0
votes

So I have 1500 Excel Workbooks, each with 10+ sheets with exactly same structure. I tried to combine Multiple Excel Workbooks into one file and succeeded using code below:

import os
import pandas as pd
cwd = os.path.abspath('') 
files = os.listdir(cwd)  
df = pd.DataFrame()
for file in files:
    if file.endswith('.xlsx'):
        df = df.append(pd.read_excel(file), ignore_index=True) 
df.head() 
df.to_excel('Combined_Excels.xlsx')

1pic And as a result I get combined Excel Workbook, but only with 1st sheets(pages) of each Excel Workbook. I figured that I need to add a parameter sheet_name=None, but this way my dataframe becomes a dict type and when appended, the result is not quite what I wanted.

import os
import pandas as pd
cwd = os.path.abspath('') 
files = os.listdir(cwd)  
df = pd.DataFrame()
for file in files:
    if file.endswith('.xlsx'):
        df = df.append(pd.read_excel(file, sheet_name=None), ignore_index=True) 
df.head() 
df.to_excel('Combined_Excels.xlsx')

2pic Have you guys had similar problems?
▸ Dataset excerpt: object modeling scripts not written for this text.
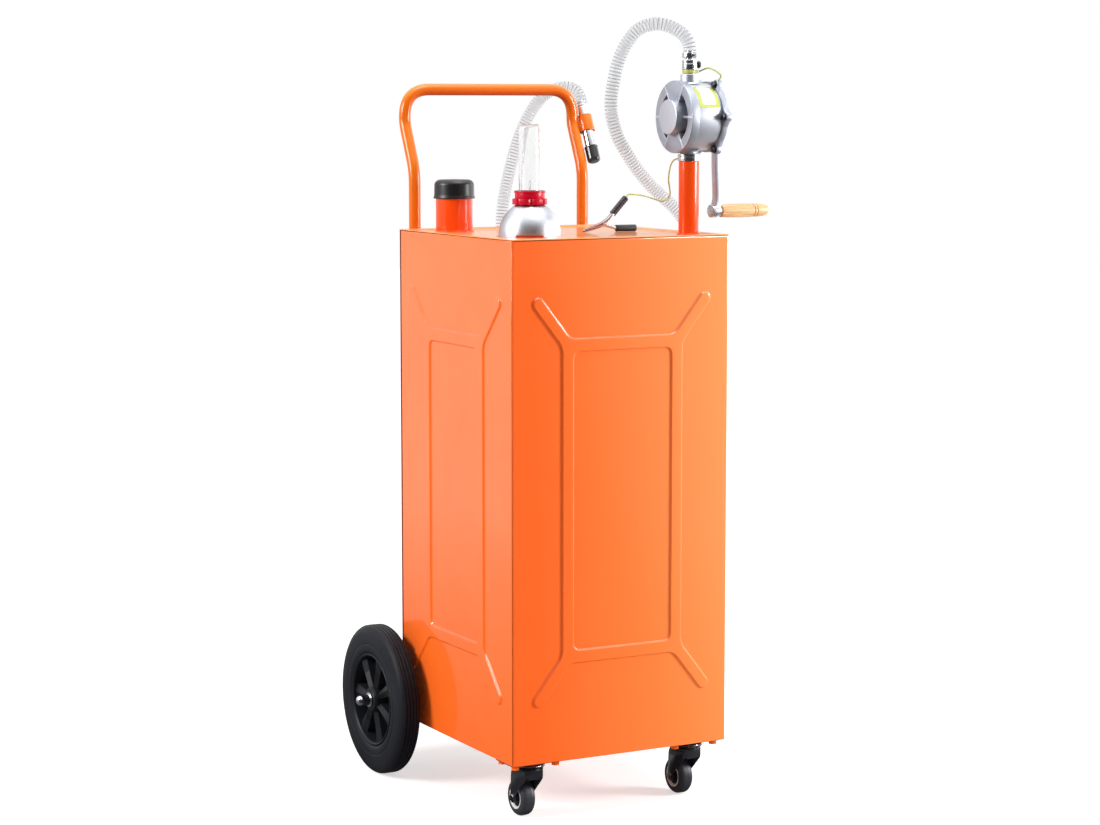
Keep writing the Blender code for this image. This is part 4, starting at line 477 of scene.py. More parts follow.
def merged(*parts):
    """Several shapes as one. A part is a shape, or a shape with the matrix or the place that it gets,
    and the number of its material."""
    whole = bmesh.new()
    for part in parts:
        bm, matrix, look = (*part, 0)[:3] if isinstance(part, tuple) else (part, None, 0)
        if isinstance(matrix, Vector):
            matrix = Matrix.Translation(matrix)
        if matrix is not None:
            bmesh.ops.transform(bm, matrix=matrix, verts=bm.verts[:])
        if look:
            for face in bm.faces:
                face.material_index = look
        mesh = bpy.data.meshes.new("part")
        bm.to_mesh(mesh)
        bm.free()
        whole.from_mesh(mesh)
        bpy.data.meshes.remove(mesh)
    return whole


def add(name, bm, looks, body, at=(0, 0, 0), turn=None, nodes=(), sharp=38, flat_sides=False):
    """One finished piece on its body, standing for the nodes that it replaces."""
    looks = looks if isinstance(looks, (list, tuple)) else [looks]
    if turn is not None:
        bmesh.ops.transform(bm, matrix=turn, verts=bm.verts[:])
    bmesh.ops.translate(bm, vec=row(at), verts=bm.verts[:])
    bmesh.ops.recalc_face_normals(bm, faces=bm.faces[:])
    mesh = bpy.data.meshes.new(name)
    bm.to_mesh(mesh)
    bm.free()
    for look in looks:
        mesh.materials.append(look)
    mesh.shade_smooth()
    mesh.set_sharp_from_angle(angle=math.radians(sharp))
    made = bpy.data.objects.new(name, mesh)
    bpy.context.scene.collection.objects.link(made)
    if flat_sides:
        weighted = made.modifiers.new("flat_sides", "WEIGHTED_NORMAL")
        weighted.keep_sharp = True
    if body:
        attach(made, body)
    if nodes:
        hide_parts(*([nodes] if isinstance(nodes, str) else nodes))
    return made


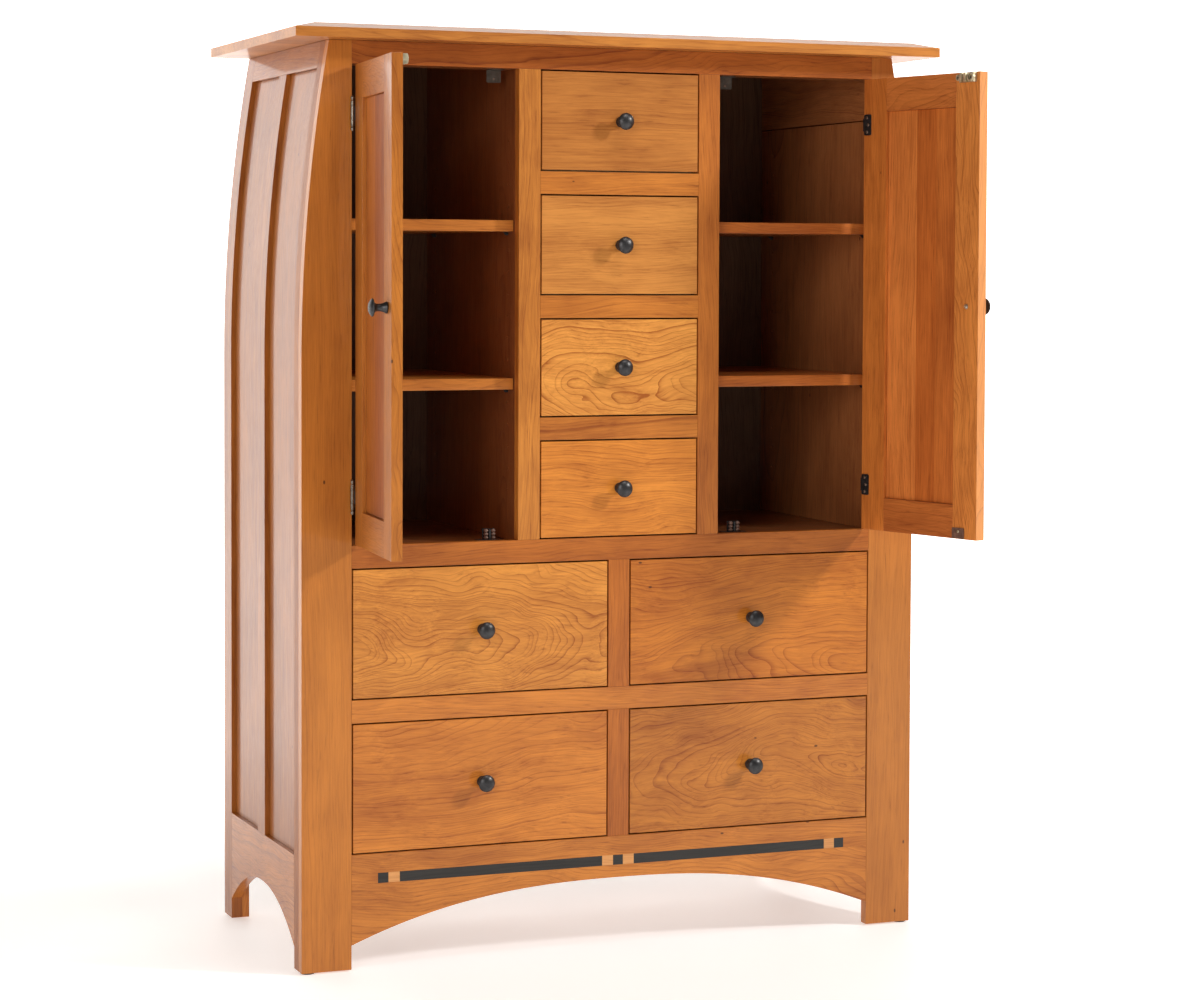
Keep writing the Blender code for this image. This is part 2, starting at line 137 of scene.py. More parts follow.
# ---- materials
class Nodes:
    """Shorthand for building one material's node tree."""

    def __init__(self, name):
        self.material = bpy.data.materials.new(name)
        self.material.use_nodes = True
        self.tree = self.material.node_tree
        self.shader = self.tree.nodes["Principled BSDF"]

    def add(self, kind, **inputs):
        node = self.tree.nodes.new(kind)
        for key, value in inputs.items():
            self.set(node, key.replace("_", " "), value)
        return node

    def set(self, node, socket, value):
        if isinstance(value, bpy.types.NodeSocket):
            self.tree.links.new(value, node.inputs[socket])
        else:
            node.inputs[socket].default_value = value

    def operate(self, kind, operation, values):
        node = self.tree.nodes.new(kind)
        node.operation = operation
        for place, value in enumerate(values):
            self.set(node, place, value)
        return node

    def math(self, operation, *values):
        return self.operate("ShaderNodeMath", operation, values).outputs[0]

    def mix(self, factor, first, second):
        node = self.tree.nodes.new("ShaderNodeMix")
        node.data_type = "RGBA"
        for place, value in ((0, factor), (6, first), (7, second)):
            if isinstance(value, tuple):
                value = (*value, 1.0)
            self.set(node, place, value)
        return node.outputs[2]

    def vector(self, operation, *values):
        node = self.operate("ShaderNodeVectorMath", operation, values)
        return node.outputs["Value" if operation == "LENGTH" else "Vector"]

    def place(self, vector, scale, start):
        node = self.add("ShaderNodeMapping", Vector=vector, Scale=scale, Location=start)
        return node.outputs[0]

    def noise(self, vector, scale=1.0, detail=2.0, roughness=0.5, output="Fac"):
        node = self.add("ShaderNodeTexNoise", Vector=vector, Scale=scale, Detail=detail,
                        Roughness=roughness)
        return node.outputs[output]

    def finish(self, **inputs):
        """Set the shader's own sockets and return the material."""
        for key, value in inputs.items():
            self.set(self.shader, key.replace("_", " "), value)
        return self.material

    def range(self, value, low, high, out_low=0.0, out_high=1.0):
        node = self.tree.nodes.new("ShaderNodeMapRange")
        for place, number in enumerate((value, low, high, out_low, out_high)):
            self.set(node, place, number)
        return node.outputs[0]

    def bump(self, height, strength, distance):
        node = self.add("ShaderNodeBump", Height=height, Strength=strength, Distance=distance)
        self.set(self.shader, "Normal", node.outputs[0])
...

How can I at least combine all sheets into one? Combining Multiple Excel Sheets would not be a problem imo as the first sample worked perfectly.

Thanks, Nurbek

1
I am about to do exactly the same project. Check out this answerRichieV
Shouldn't you define the Sheet every time you load a dataset, so that you will finally get all Sheets from every Workbook? Irrespective of the dict issue, with Sheet=None you will not achieve thisIoaTzimas

1 Answers

0
votes

You might find a better and more efficient ways to solve this problem, but this is how I did it:

import os
import pandas as pd


# First, combine all the pages in each Workbook into one sheet
cwd = os.path.abspath('')
files = os.listdir(cwd)
df_toAppend = pd.DataFrame()
for file in files:
    if file.endswith('.xlsx'):
        df_toAppend = pd.concat(pd.read_excel(file, sheet_name=None), ignore_index=True)
        df_toAppend.to_excel(file)


# And then append all the Workbooks into single Excel Workbook sheet

cwd_2 = os.path.abspath('') 
files_2 = os.listdir(cwd_2)  
df_toCombine = pd.DataFrame()
for file_2 in files_2:
    if file_2.endswith('.xlsx'):
        df_toCombine = df_toCombine.append(pd.read_excel(file_2), ignore_index=True) 
        df_toCombine.to_excel('Combined_Excels.xlsx')

With Large sets of data, it may take considerable amount of time to combine. Hope this helps someone eventually.